There is a minimum wage, and social security (along with health care!) for workers begins, 1943. All workers insured, mid-50s. But the real wage of workers is less in 1960 than in 1940, even as productivity doubles. Less than 12 M acres of land redistributed, but all go to private farms rather than ejidos. Ejidos not quite as productive as commercial farms: 43% of crop land but produce only 40% of crop value. (Is this due to low productivity, or the fact that the government did not supply ejidos equally? They get only 20% of tractors, and much of the best land remains in private hands.) Agriculture is 10% of GDP (gross domestic product, "the total market values of goods and services produced by workers and capital within a nation's borders during a given period") 1940, 5% 1973.

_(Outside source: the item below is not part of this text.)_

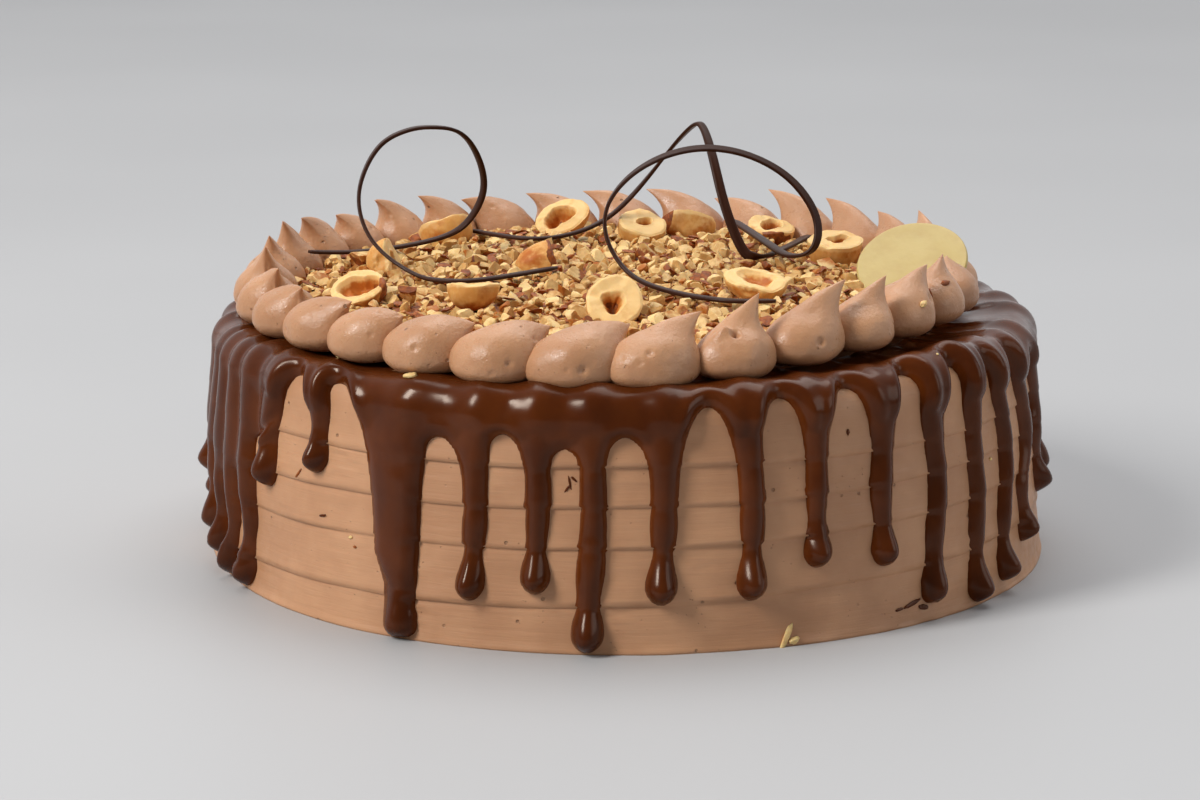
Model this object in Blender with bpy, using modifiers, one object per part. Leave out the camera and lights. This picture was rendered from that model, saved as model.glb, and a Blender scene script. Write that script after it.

education and women's rights

anti-clerical tones of 20s, 30s (recall Cristero Revolt and Socialist ABCs) are dropped; illiteracy drops from 58% to less than 43%; still, less than 1% of rural children finish 6th grade; women get the right to vote, 1954; Mexico passes Equal Rights Amendment, 1974 (for comparison, it is proposed in US Congress from 1923 on, finally passes Congress, 1972, but falls three votes short of ratification by the states and is never passed). PRI wins 98% of all mayoral and congressional elections, 1946-73.